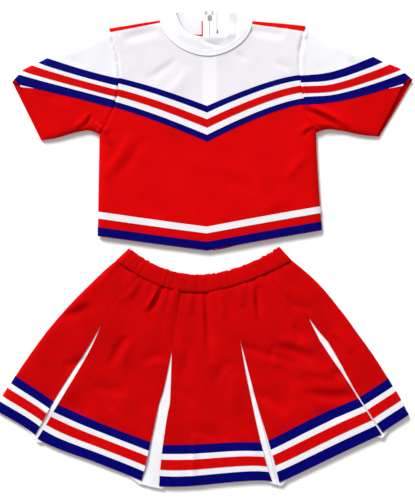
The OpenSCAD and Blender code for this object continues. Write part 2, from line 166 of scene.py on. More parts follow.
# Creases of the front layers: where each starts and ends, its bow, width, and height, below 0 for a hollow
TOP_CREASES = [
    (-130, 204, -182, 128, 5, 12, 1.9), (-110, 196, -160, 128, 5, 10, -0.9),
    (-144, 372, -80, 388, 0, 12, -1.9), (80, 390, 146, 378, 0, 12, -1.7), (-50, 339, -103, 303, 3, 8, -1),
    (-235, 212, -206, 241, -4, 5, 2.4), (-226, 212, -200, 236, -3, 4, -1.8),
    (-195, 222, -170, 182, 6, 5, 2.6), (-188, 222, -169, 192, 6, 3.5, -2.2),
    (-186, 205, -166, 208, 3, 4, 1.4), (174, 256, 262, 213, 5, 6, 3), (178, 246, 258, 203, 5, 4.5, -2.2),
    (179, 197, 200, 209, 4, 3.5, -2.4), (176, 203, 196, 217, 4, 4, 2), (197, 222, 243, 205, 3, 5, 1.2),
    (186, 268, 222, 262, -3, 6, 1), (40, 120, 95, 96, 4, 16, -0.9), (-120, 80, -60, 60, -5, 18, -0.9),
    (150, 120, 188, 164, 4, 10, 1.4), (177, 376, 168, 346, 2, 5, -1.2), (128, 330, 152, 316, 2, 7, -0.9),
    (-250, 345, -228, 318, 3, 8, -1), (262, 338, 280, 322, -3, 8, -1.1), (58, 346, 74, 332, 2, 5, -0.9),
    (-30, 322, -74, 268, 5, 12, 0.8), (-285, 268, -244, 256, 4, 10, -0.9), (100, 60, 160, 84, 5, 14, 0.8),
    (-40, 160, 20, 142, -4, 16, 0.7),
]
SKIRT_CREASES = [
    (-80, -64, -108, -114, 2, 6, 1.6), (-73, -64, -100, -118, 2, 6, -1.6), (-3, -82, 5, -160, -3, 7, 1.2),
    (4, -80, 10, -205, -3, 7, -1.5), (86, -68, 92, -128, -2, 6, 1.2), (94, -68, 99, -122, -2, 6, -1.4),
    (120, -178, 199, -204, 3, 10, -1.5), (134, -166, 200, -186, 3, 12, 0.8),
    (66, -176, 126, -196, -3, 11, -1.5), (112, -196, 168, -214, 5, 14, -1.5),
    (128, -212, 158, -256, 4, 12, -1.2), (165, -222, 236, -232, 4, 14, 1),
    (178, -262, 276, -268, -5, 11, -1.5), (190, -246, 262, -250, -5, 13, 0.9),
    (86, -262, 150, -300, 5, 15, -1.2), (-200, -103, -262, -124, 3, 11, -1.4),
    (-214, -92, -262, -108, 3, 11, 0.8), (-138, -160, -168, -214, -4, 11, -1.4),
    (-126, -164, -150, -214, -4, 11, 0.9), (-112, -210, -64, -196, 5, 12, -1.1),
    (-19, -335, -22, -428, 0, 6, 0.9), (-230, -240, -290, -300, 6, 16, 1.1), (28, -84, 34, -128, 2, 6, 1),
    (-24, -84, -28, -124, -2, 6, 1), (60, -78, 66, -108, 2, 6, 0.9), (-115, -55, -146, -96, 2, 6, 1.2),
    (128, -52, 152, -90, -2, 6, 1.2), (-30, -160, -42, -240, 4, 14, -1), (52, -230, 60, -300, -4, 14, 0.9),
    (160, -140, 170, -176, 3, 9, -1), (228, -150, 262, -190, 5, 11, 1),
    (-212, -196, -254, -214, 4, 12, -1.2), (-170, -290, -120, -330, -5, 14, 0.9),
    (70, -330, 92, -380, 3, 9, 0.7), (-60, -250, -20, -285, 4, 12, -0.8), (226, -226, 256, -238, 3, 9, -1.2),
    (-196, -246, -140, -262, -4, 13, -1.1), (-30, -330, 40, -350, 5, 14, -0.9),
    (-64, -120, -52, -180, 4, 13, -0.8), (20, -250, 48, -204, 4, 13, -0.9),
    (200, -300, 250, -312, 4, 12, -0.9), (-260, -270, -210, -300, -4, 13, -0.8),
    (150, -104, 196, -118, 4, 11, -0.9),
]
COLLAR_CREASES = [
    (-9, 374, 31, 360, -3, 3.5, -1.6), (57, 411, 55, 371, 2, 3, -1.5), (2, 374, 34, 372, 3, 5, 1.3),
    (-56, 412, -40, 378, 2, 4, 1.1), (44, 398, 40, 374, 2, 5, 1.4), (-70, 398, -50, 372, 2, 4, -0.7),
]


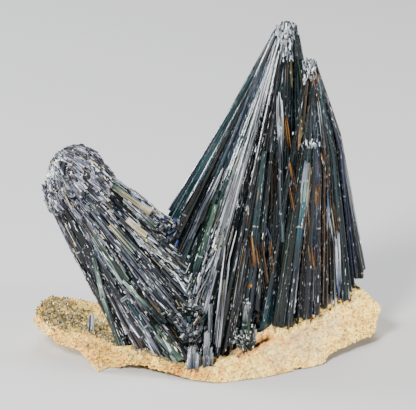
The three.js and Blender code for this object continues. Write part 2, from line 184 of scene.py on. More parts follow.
-*-*-
GIVEN PROBLEM: From the records above, extract every entry verbatim.

OUTPUT OF THE TASK:
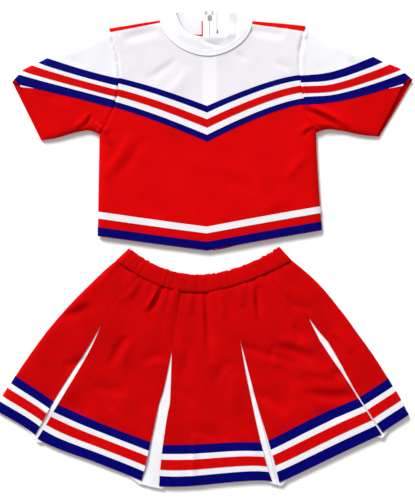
The OpenSCAD and Blender code for this object continues. Write part 2, from line 166 of scene.py on. More parts follow.
# Creases of the front layers: where each starts and ends, its bow, width, and height, below 0 for a hollow
TOP_CREASES = [
    (-130, 204, -182, 128, 5, 12, 1.9), (-110, 196, -160, 128, 5, 10, -0.9),
    (-144, 372, -80, 388, 0, 12, -1.9), (80, 390, 146, 378, 0, 12, -1.7), (-50, 339, -103, 303, 3, 8, -1),
    (-235, 212, -206, 241, -4, 5, 2.4), (-226, 212, -200, 236, -3, 4, -1.8),
    (-195, 222, -170, 182, 6, 5, 2.6), (-188, 222, -169, 192, 6, 3.5, -2.2),
    (-186, 205, -166, 208, 3, 4, 1.4), (174, 256, 262, 213, 5, 6, 3), (178, 246, 258, 203, 5, 4.5, -2.2),
    (179, 197, 200, 209, 4, 3.5, -2.4), (176, 203, 196, 217, 4, 4, 2), (197, 222, 243, 205, 3, 5, 1.2),
    (186, 268, 222, 262, -3, 6, 1), (40, 120, 95, 96, 4, 16, -0.9), (-120, 80, -60, 60, -5, 18, -0.9),
    (150, 120, 188, 164, 4, 10, 1.4), (177, 376, 168, 346, 2, 5, -1.2), (128, 330, 152, 316, 2, 7, -0.9),
    (-250, 345, -228, 318, 3, 8, -1), (262, 338, 280, 322, -3, 8, -1.1), (58, 346, 74, 332, 2, 5, -0.9),
    (-30, 322, -74, 268, 5, 12, 0.8), (-285, 268, -244, 256, 4, 10, -0.9), (100, 60, 160, 84, 5, 14, 0.8),
    (-40, 160, 20, 142, -4, 16, 0.7),
]
SKIRT_CREASES = [
    (-80, -64, -108, -114, 2, 6, 1.6), (-73, -64, -100, -118, 2, 6, -1.6), (-3, -82, 5, -160, -3, 7, 1.2),
    (4, -80, 10, -205, -3, 7, -1.5), (86, -68, 92, -128, -2, 6, 1.2), (94, -68, 99, -122, -2, 6, -1.4),
    (120, -178, 199, -204, 3, 10, -1.5), (134, -166, 200, -186, 3, 12, 0.8),
    (66, -176, 126, -196, -3, 11, -1.5), (112, -196, 168, -214, 5, 14, -1.5),
    (128, -212, 158, -256, 4, 12, -1.2), (165, -222, 236, -232, 4, 14, 1),
    (178, -262, 276, -268, -5, 11, -1.5), (190, -246, 262, -250, -5, 13, 0.9),
    (86, -262, 150, -300, 5, 15, -1.2), (-200, -103, -262, -124, 3, 11, -1.4),
    (-214, -92, -262, -108, 3, 11, 0.8), (-138, -160, -168, -214, -4, 11, -1.4),
    (-126, -164, -150, -214, -4, 11, 0.9), (-112, -210, -64, -196, 5, 12, -1.1),
    (-19, -335, -22, -428, 0, 6, 0.9), (-230, -240, -290, -300, 6, 16, 1.1), (28, -84, 34, -128, 2, 6, 1),
    (-24, -84, -28, -124, -2, 6, 1), (60, -78, 66, -108, 2, 6, 0.9), (-115, -55, -146, -96, 2, 6, 1.2),
    (128, -52, 152, -90, -2, 6, 1.2), (-30, -160, -42, -240, 4, 14, -1), (52, -230, 60, -300, -4, 14, 0.9),
    (160, -140, 170, -176, 3, 9, -1), (228, -150, 262, -190, 5, 11, 1),
    (-212, -196, -254, -214, 4, 12, -1.2), (-170, -290, -120, -330, -5, 14, 0.9),
    (70, -330, 92, -380, 3, 9, 0.7), (-60, -250, -20, -285, 4, 12, -0.8), (226, -226, 256, -238, 3, 9, -1.2),
    (-196, -246, -140, -262, -4, 13, -1.1), (-30, -330, 40, -350, 5, 14, -0.9),
    (-64, -120, -52, -180, 4, 13, -0.8), (20, -250, 48, -204, 4, 13, -0.9),
    (200, -300, 250, -312, 4, 12, -0.9), (-260, -270, -210, -300, -4, 13, -0.8),
    (150, -104, 196, -118, 4, 11, -0.9),
]
COLLAR_CREASES = [
    (-9, 374, 31, 360, -3, 3.5, -1.6), (57, 411, 55, 371, 2, 3, -1.5), (2, 374, 34, 372, 3, 5, 1.3),
    (-56, 412, -40, 378, 2, 4, 1.1), (44, 398, 40, 374, 2, 5, 1.4), (-70, 398, -50, 372, 2, 4, -0.7),
]


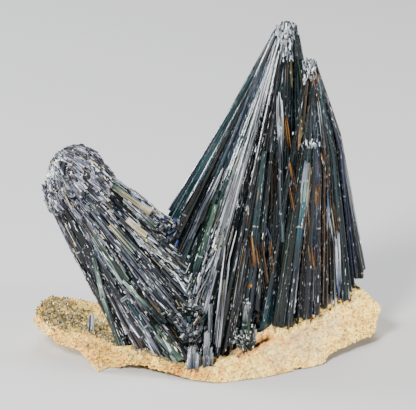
The three.js and Blender code for this object continues. Write part 2, from line 184 of scene.py on. More parts follow.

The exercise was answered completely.